* Begin SOURCE EXCERPT *
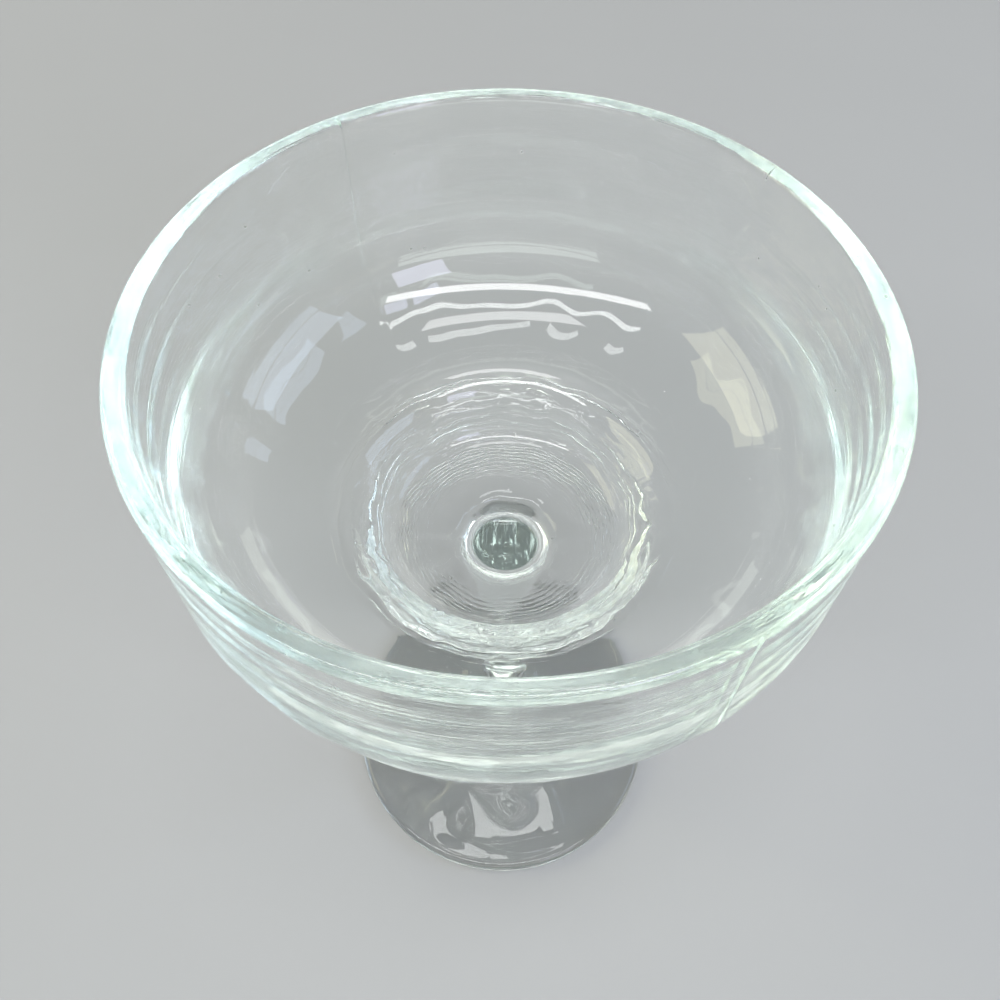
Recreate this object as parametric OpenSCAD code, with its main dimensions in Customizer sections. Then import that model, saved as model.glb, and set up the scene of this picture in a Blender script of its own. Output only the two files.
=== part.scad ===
// Margarita glass: a wide bowl with an upright band, a shallow well in its middle, a drawn stem and a round foot.
// Origin at the centre of the resting plane, +Z up through the stem. Millimetres.

/* [Glass] */
// Height from the resting plane to the top of the lip
glass_h = 156; // [130:1:180]
// Outer diameter of the upright band
rim_d = 111; // [96:1:130]

/* [Bowl] */
// Thickness of the upright band
band_wall = 3.4; // [2.4:0.1:4.4]
// Radius that rounds each edge of the lip
lip_r = 1.5; // [0.6:0.05:2]
// How much each side of the band narrows inside, from lip to saucer
band_draft = 0.7; // [0.2:0.1:2]
// Depth of the saucer floor below the lip, where it meets the well
saucer_depth = 41; // [34:0.5:46]
// How far the saucer floor falls from its outer edge to the well
saucer_fall = 1.1; // [0.4:0.1:4]
// Inside radius of the shoulder between band and saucer floor
shoulder_r = 22; // [10:0.5:26]
// Outside radius of the same shoulder
shoulder_out_r = 23.5; // [12:0.5:30]
// Glass under the saucer floor
saucer_wall = 7.5; // [4:0.1:9]

/* [Well] */
// Diameter of the well where its wall meets the saucer floor
well_mouth_d = 50; // [44:0.5:60]
// Diameter of the well where its wall meets its floor
well_floor_d = 42; // [34:0.5:48]
// Depth of the well's middle below the saucer floor
well_depth = 12.8; // [9:0.2:18]
// How far the well floor falls from its edge to its middle
well_dish = 0.8; // [0.2:0.1:2.5]
// Radius of the rounded lip where the saucer floor turns down into the well
well_lip_r = 9; // [4:0.25:12]
// Inside radius between the well's wall and floor
well_corner_r = 5; // [2:0.25:8]
// Thickness of the well's wall
well_wall = 3.6; // [2.8:0.1:5.5]
// Outside radius that blends the saucer's underside into the well
well_blend_r = 3.4; // [1.5:0.1:6]
// Outside radius at the bottom edge of the well
well_base_r = 6.5; // [3:0.25:10]
// Glass at the edge of the well's floor
floor_wall = 4.7; // [3.4:0.1:6]
// Glass under the middle of the well, down to the neck
base_wall = 4.6; // [4:0.1:7]

/* [Stem] */
// Diameter of the neck where the bowl is joined to the stem
neck_d = 11.8; // [9:0.2:16]
// Length of the neck below the bowl
neck_h = 6; // [4:0.25:9]
// Radius between the bowl's underside and the neck
neck_fillet_r = 5.5; // [3:0.25:9]
// Thinnest diameter of the stem
waist_d = 8.4; // [7:0.2:9]

/* [Foot] */
// Diameter of the foot
foot_d = 75; // [62:1:90]
// Thickness of the foot at its edge
edge_h = 3.2; // [2.4:0.1:4.6]
// Radius that rounds the foot's edge
edge_r = 1.4; // [0.6:0.05:2]
// Rise of the foot's top from its edge to the foot of the stem
foot_rise = 5; // [3:0.25:9]
// Diameter of the button where the foot is joined to the stem
button_d = 12; // [10:0.2:16]
// Length of the button above the foot's slope
button_h = 7; // [5:0.25:10]
// Radius between the foot's top and the button
foot_fillet_r = 8; // [4:0.25:11]
// Width of the flat ring that the glass rests on
rest_w = 4; // [2.5:0.25:6]
// Height of the arch under the foot, at its middle
arch_h = 1.8; // [0.8:0.1:2.6]

/* [Hidden] */

$fn = 180;
// Largest turn between two points of a rounded corner, in degrees
arc_step = 5;
// Points along each curve of the stem
curve_steps = 14;
// Clear glass, bluish at the rim and a little greener low down, where it is thick
bowl_colour = [0.82, 0.92, 0.93, 0.45];
stem_colour = [0.78, 0.90, 0.88, 0.55];
foot_colour = [0.80, 0.91, 0.90, 0.50];

// Stretches of the stem, from the top: taper down to the waist, straight waist, flare out to the foot
taper_share = 0.46;
flare_share = 0.34;

rim_r = rim_d / 2;
neck_r = neck_d / 2;
waist_r = waist_d / 2;
button_r = button_d / 2;
foot_r = foot_d / 2;
bowl_depth = saucer_depth + well_depth;
bowl_joint_z = glass_h - bowl_depth - base_wall - neck_h;
foot_joint_z = edge_h + foot_rise + button_h;
stem_h = bowl_joint_z - foot_joint_z;

// Unit vector along v
function unit(v) = v / norm(v);

// Half of the angle inside corner i of an outline
function half_angle(corners, i) =
    acos(unit(corners[i - 1] - corners[i]) * unit(corners[i + 1] - corners[i])) / 2;

// How far a rounding of the given radius reaches from corner i along its sides
function wanted_reach(corners, radii, i) =
    i <= 0 || i >= len(corners) - 1 || radii[i] == 0 ? 0 : radii[i] / tan(half_angle(corners, i));

// The part of the side from corner i to the next that the roundings at its two ends leave room for, at most 1
function room(corners, radii, i) =
    let (both = wanted_reach(corners, radii, i) + wanted_reach(corners, radii, i + 1))
    both == 0 ? 1 : min(1, norm(corners[i + 1] - corners[i]) / both);

// Points of the arc that rounds corner i
function corner_arc(corners, radii, i) =
    let (reach = wanted_reach(corners, radii, i) * min(room(corners, radii, i - 1), room(corners, radii, i)),
         half = half_angle(corners, i),
         before = unit(corners[i - 1] - corners[i]),
         after = unit(corners[i + 1] - corners[i]),
         radius = reach * tan(half),
         middle = corners[i] + unit(before + after) * radius / sin(half),
         start = corners[i] + before * reach - middle,
         side = sign(cross(before, after)),
         turn = -side * (180 - 2 * half),
         steps = max(2, ceil(abs(turn) / arc_step)))
    [for (k = [0:steps])
        let (a = turn * k / steps)
        middle + [start.x * cos(a) - start.y * sin(a), start.x * sin(a) + start.y * cos(a)]];

// An open outline through the corners, each rounded to its own radius, where 0 keeps it sharp
function rounded(corners, radii) =
    [for (i = [0:len(corners) - 1])
        each wanted_reach(corners, radii, i) == 0 ? [corners[i]] : corner_arc(corners, radii, i)];

// A smooth change of radius from r_a to r_b over the height z_a to z_b, upright at both ends
function smooth_run(r_a, r_b, z_a, z_b) =
    [for (k = [0:curve_steps])
        let (t = k / curve_steps)
        [r_a + (r_b - r_a) * (1 - cos(180 * t)) / 2, z_a + (z_b - z_a) * t]];

// A point of the bowl at radius r, given by its depth below the lip
function at_depth(r, depth) = [r, glass_h - depth];

// Inside of the bowl and then its outside, from the middle of the well over the lip to the neck
bowl_corners = [
    at_depth(0, bowl_depth),
    at_depth(well_floor_d / 2, bowl_depth - well_dish),
    at_depth(well_mouth_d / 2, saucer_depth),
    at_depth(rim_r - band_wall - band_draft, saucer_depth - saucer_fall),
    at_depth(rim_r - band_wall, 0),
    at_depth(rim_r, 0),
    at_depth(rim_r, saucer_depth - saucer_fall + saucer_wall),
    at_depth(well_mouth_d / 2 + well_wall, saucer_depth + saucer_wall),
    at_depth(well_floor_d / 2 + well_wall, bowl_depth - well_dish + floor_wall),
    at_depth(neck_r, bowl_depth + base_wall),
    at_depth(neck_r, bowl_depth + base_wall + neck_h),
    at_depth(0, bowl_depth + base_wall + neck_h),
];
bowl_radii = [
    0,
    well_corner_r,
    well_lip_r,
    shoulder_r,
    lip_r,
    lip_r,
    shoulder_out_r,
    well_blend_r,
    well_base_r,
    neck_fillet_r,
    0,
    0,
];

// From the middle of the arch under the foot, round its edge and up to the button
foot_corners = [
    [0, arch_h],
    [foot_r - edge_r - rest_w, 0],
    [foot_r, 0],
    [foot_r, edge_h],
    [button_r, edge_h + foot_rise],
    [button_r, foot_joint_z],
    [0, foot_joint_z],
];
foot_radii = [0, 0, edge_r, edge_r, foot_fillet_r, 0, 0];

module bowl() {
    color(bowl_colour)
        rotate_extrude()
            polygon(rounded(bowl_corners, bowl_radii));
}

// Solid drawn stem, joined over its whole end faces to the bowl's neck and the foot's button
module stem() {
    taper_z = bowl_joint_z - stem_h * taper_share;
    flare_z = foot_joint_z + stem_h * flare_share;
    color(stem_colour)
        rotate_extrude()
            polygon(concat(
                [[0, bowl_joint_z]],
                smooth_run(neck_r, waist_r, bowl_joint_z, taper_z),
                smooth_run(waist_r, button_r, flare_z, foot_joint_z),
                [[0, foot_joint_z]]));
}

module foot() {
    color(foot_colour)
        rotate_extrude()
            polygon(rounded(foot_corners, foot_radii));
}

bowl();
stem();
foot();
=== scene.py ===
"""Margarita glass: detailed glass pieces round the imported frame, and the studio that shows them.

Metres, +Z up through the stem, origin at the centre of the resting plane.
"""

from collections import namedtuple
import math

import bpy
from bpy.props import FloatProperty, FloatVectorProperty, IntProperty, PointerProperty
from mathutils import Euler, Matrix, Vector, noise


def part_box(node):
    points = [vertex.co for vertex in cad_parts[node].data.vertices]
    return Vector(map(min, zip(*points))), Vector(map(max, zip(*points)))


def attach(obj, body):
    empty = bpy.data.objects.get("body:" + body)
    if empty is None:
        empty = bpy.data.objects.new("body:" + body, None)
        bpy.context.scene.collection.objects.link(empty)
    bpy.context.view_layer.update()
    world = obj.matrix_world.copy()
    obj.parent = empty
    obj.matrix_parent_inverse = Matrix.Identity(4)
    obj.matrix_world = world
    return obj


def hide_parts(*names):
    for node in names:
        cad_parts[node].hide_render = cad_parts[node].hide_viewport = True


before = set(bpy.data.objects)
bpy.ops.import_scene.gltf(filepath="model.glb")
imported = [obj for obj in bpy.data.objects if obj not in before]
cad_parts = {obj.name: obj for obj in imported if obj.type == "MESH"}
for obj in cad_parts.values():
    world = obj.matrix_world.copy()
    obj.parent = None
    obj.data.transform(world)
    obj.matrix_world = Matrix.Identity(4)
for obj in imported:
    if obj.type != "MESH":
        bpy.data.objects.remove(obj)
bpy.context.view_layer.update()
RIM_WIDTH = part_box("bowl")[1].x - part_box("bowl")[0].x
GLASS_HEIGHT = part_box("bowl")[1].z
FOOT_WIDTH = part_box("foot")[1].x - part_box("foot")[0].x

bl_info = {
    "name": "Margarita Glass",
    "version": (1, 0, 0),
    "blender": (4, 5, 0),
    "location": "3D View > Sidebar > Glass",
    "description": "Builds a pressed and fire-polished margarita glass with its studio",
    "category": "Object",
}

BODY = "root"

# Spacing of the rings of vertices: plain glass, the rippled well, the lip and the foot
PLAIN_STEP = 0.0010
FINE_STEP = 0.00042
LIP_STEP = 0.0003
FOOT_STEP = 0.0008
# The lip's rings reach down by this many of its radii
LIP_RINGS_REACH = 3
# Share of the well floor's radius beyond which its underside has the finer rings
FINE_RINGS_SHARE = 0.6
STEM_SEGMENTS = 96
FOOT_SEGMENTS = 240
# Turn between two points of a rounded corner, in degrees, and the fewest steps in one
ARC_STEP = 1.5
LEAST_ARC_STEPS = 3
# Points nearer to the axis than this count as on it
NO_RADIUS = 1e-7
# Fused pieces run into each other by this much, so that light passes from one to the next
JOINT_LAP = 0.000001
# Stretches of the stem: taper down to the waist and flare out to the foot
TAPER_SHARE = 0.46
FLARE_SHARE = 0.34
CURVE_STEPS = 60
# Softens the edge between the foot's arch and the ring that it rests on
ARCH_EDGE_R = 0.003

# A swell is smooth noise on a round surface: how fast it changes round the glass, how fast it
# changes along the surface, per metre, and where in the noise it starts
Swell = namedtuple("Swell", "around along seed")
# Steepens a swell before it becomes a wave
WAVE_GAIN = 1.6

# The polished inside of the bowl. Spans are depths below the lip or distances from the axis
# between which a wave comes in or fades.
INNER_SWELL = Swell(1.4, 45, 3.1)
LIP_CALM = (0.0, 0.006)
LIP_SWELL_SHARE = 0.25
WELL_MIDDLE = (0.002, 0.012)
# The crease in the well's corner, and how it wanders: distance and swell
CREASE_HALF_WIDTH = 0.0011
CREASE_SHARE = 0.9
CREASE_DRIFTS = ((0.0006, Swell(14, 0, 8.0)), (0.0004, Swell(38, 0, 5.0)))

# Streaks on the moulded outside: share of the mould wave and swell. The third is on the band.
BROAD_STREAK = (0.25, Swell(5.2, 105, 11.7))
LONG_STREAK = (0.20, Swell(2.2, 170, 2.9))
BAND_STREAK = (0.45, Swell(3.0, 300, 6.1))
BAND_END = (0.026, 0.036)
# Slow waves under the shoulder and under the well
SHOULDER_SWELL = Swell(6.4, 85, 21.3)
SHOULDER_START = (0.025, 0.032)
SHOULDER_END = (0.045, 0.050)
WELL_WAVES_PER_METRE = 210
WELL_WAVES_SEED = 14.2
WELL_START = (0.0495, 0.0525)
NECK_EDGE = (0.007, 0.011)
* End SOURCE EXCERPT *
● **WHAT TO DO**:
Copy verbatim the line that contains "the foot's button", the line that contains "obj.matrix_world = world", and all lines between them.

● **ANSWER TO THE EXERCISE**:
// Solid drawn stem, joined over its whole end faces to the bowl's neck and the foot's button
module stem() {
    taper_z = bowl_joint_z - stem_h * taper_share;
    flare_z = foot_joint_z + stem_h * flare_share;
    color(stem_colour)
        rotate_extrude()
            polygon(concat(
                [[0, bowl_joint_z]],
                smooth_run(neck_r, waist_r, bowl_joint_z, taper_z),
                smooth_run(waist_r, button_r, flare_z, foot_joint_z),
                [[0, foot_joint_z]]));
}

module foot() {
    color(foot_colour)
        rotate_extrude()
            polygon(rounded(foot_corners, foot_radii));
}

bowl();
stem();
foot();
=== scene.py ===
"""Margarita glass: detailed glass pieces round the imported frame, and the studio that shows them.

Metres, +Z up through the stem, origin at the centre of the resting plane.
"""

from collections import namedtuple
import math

import bpy
from bpy.props import FloatProperty, FloatVectorProperty, IntProperty, PointerProperty
from mathutils import Euler, Matrix, Vector, noise


def part_box(node):
    points = [vertex.co for vertex in cad_parts[node].data.vertices]
    return Vector(map(min, zip(*points))), Vector(map(max, zip(*points)))


def attach(obj, body):
    empty = bpy.data.objects.get("body:" + body)
    if empty is None:
        empty = bpy.data.objects.new("body:" + body, None)
        bpy.context.scene.collection.objects.link(empty)
    bpy.context.view_layer.update()
    world = obj.matrix_world.copy()
    obj.parent = empty
    obj.matrix_parent_inverse = Matrix.Identity(4)
    obj.matrix_world = world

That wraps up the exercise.